==== RECORDS PROVIDED
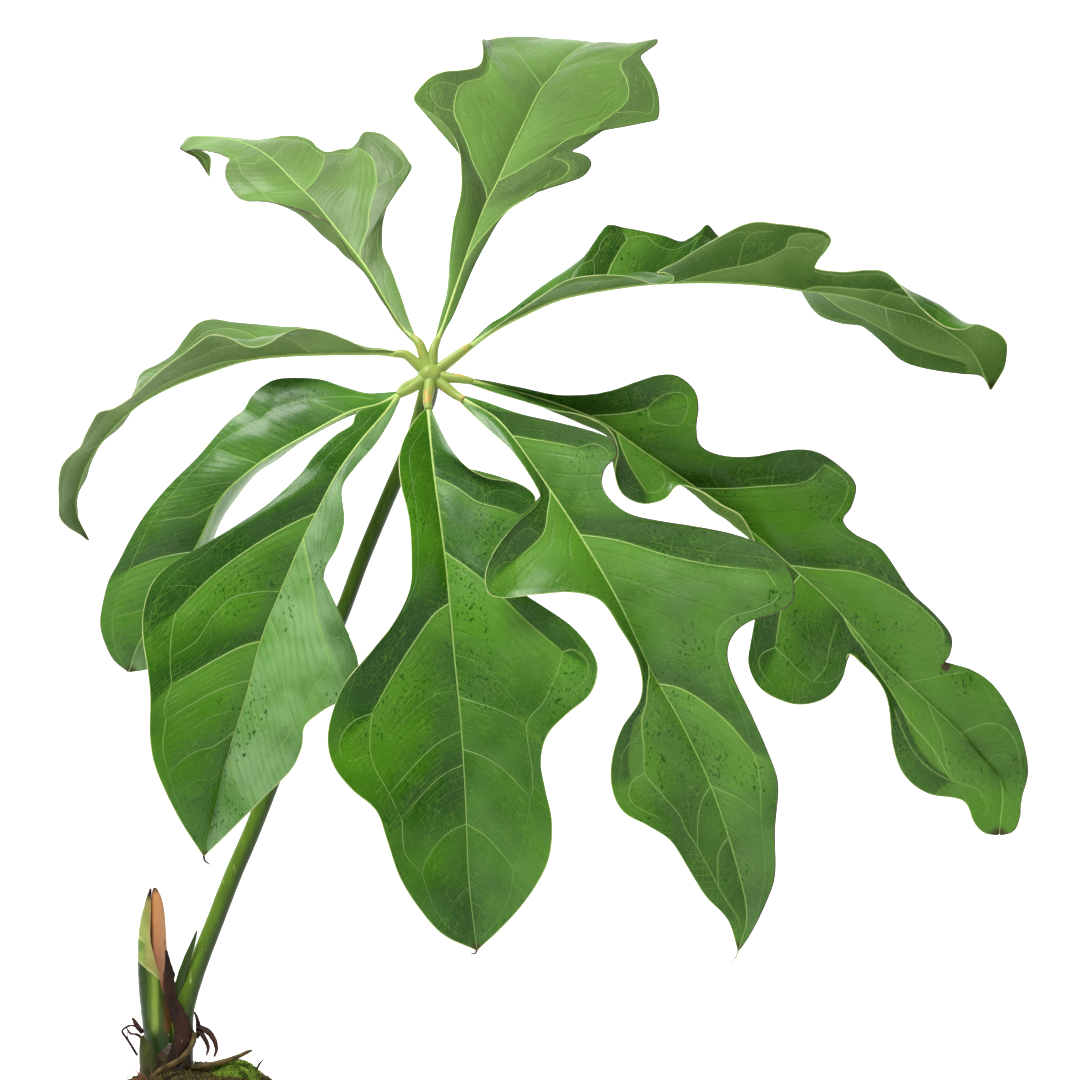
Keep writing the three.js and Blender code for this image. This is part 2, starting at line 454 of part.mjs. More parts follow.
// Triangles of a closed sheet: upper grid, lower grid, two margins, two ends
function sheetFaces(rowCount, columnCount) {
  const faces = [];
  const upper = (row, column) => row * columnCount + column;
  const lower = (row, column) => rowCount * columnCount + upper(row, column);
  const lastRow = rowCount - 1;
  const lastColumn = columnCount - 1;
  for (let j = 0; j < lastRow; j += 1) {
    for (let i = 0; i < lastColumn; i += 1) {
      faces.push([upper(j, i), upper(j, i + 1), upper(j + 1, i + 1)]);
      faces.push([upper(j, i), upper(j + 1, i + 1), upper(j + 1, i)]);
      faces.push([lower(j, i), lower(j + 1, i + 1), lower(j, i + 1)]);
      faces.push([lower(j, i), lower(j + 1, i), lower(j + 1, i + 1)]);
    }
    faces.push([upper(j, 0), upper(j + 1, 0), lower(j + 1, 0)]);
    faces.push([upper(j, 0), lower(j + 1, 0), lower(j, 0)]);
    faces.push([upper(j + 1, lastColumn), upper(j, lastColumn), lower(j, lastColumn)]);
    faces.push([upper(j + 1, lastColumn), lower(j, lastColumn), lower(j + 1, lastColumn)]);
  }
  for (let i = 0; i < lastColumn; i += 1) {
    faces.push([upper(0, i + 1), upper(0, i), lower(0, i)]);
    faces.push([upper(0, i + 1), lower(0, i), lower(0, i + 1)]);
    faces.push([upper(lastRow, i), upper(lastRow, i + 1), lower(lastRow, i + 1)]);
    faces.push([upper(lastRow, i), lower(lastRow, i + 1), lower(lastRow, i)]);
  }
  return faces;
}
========
==== RECORDS PROVIDED
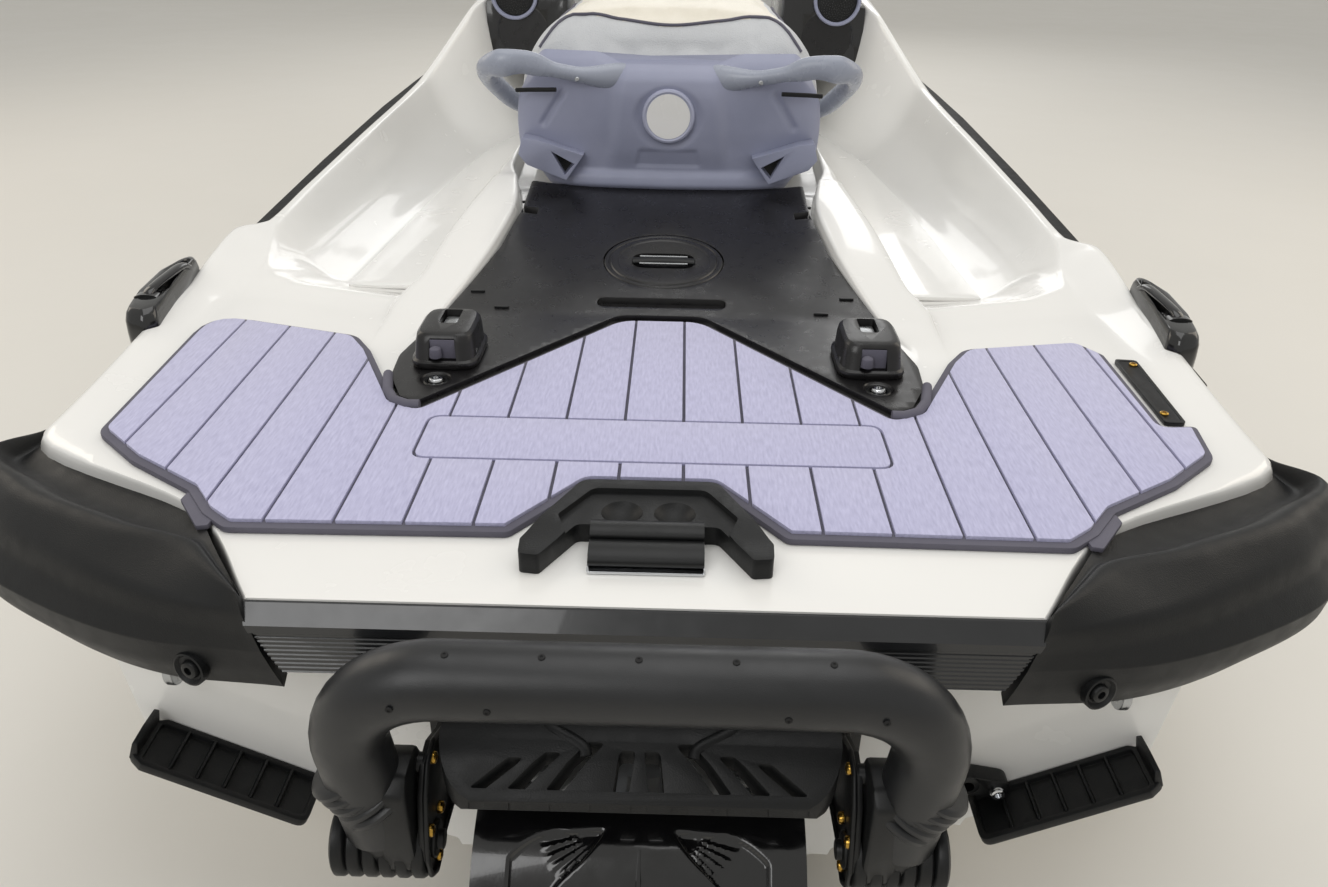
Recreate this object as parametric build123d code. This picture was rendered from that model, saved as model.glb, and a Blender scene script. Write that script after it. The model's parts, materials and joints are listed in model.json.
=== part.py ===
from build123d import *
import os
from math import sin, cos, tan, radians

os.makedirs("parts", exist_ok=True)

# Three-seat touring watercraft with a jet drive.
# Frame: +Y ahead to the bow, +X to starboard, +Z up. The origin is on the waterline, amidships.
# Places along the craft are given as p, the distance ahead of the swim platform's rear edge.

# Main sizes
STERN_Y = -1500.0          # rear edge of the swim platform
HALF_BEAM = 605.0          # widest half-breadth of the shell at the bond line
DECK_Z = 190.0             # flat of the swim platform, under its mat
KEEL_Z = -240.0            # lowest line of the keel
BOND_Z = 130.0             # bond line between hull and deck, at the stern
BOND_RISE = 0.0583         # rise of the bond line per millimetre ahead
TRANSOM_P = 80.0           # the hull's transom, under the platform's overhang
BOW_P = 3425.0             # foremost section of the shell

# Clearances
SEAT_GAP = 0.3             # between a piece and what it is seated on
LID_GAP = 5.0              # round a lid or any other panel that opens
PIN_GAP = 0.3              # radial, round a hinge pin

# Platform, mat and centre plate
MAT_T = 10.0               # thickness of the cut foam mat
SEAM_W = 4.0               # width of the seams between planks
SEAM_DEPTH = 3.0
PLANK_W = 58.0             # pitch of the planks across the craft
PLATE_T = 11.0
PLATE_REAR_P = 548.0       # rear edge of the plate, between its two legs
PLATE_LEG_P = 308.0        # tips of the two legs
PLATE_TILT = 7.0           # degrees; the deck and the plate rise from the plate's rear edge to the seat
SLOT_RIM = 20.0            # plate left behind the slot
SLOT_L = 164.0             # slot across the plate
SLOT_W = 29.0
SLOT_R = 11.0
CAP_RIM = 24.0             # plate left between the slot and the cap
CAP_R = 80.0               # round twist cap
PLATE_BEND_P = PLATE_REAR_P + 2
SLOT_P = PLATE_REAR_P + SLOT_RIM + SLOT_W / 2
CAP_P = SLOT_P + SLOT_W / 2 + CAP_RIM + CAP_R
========
■ GIVEN TASK
What is wanted is an exact copy of the lines from the line containing "Recreate this object" to the line containing "PIN_GAP = 0.3", both lines included, and of no other line.

■ REPLY TO THE EXERCISE
Recreate this object as parametric build123d code. This picture was rendered from that model, saved as model.glb, and a Blender scene script. Write that script after it. The model's parts, materials and joints are listed in model.json.
=== part.py ===
from build123d import *
import os
from math import sin, cos, tan, radians

os.makedirs("parts", exist_ok=True)

# Three-seat touring watercraft with a jet drive.
# Frame: +Y ahead to the bow, +X to starboard, +Z up. The origin is on the waterline, amidships.
# Places along the craft are given as p, the distance ahead of the swim platform's rear edge.

# Main sizes
STERN_Y = -1500.0          # rear edge of the swim platform
HALF_BEAM = 605.0          # widest half-breadth of the shell at the bond line
DECK_Z = 190.0             # flat of the swim platform, under its mat
KEEL_Z = -240.0            # lowest line of the keel
BOND_Z = 130.0             # bond line between hull and deck, at the stern
BOND_RISE = 0.0583         # rise of the bond line per millimetre ahead
TRANSOM_P = 80.0           # the hull's transom, under the platform's overhang
BOW_P = 3425.0             # foremost section of the shell

# Clearances
SEAT_GAP = 0.3             # between a piece and what it is seated on
LID_GAP = 5.0              # round a lid or any other panel that opens
PIN_GAP = 0.3              # radial, round a hinge pin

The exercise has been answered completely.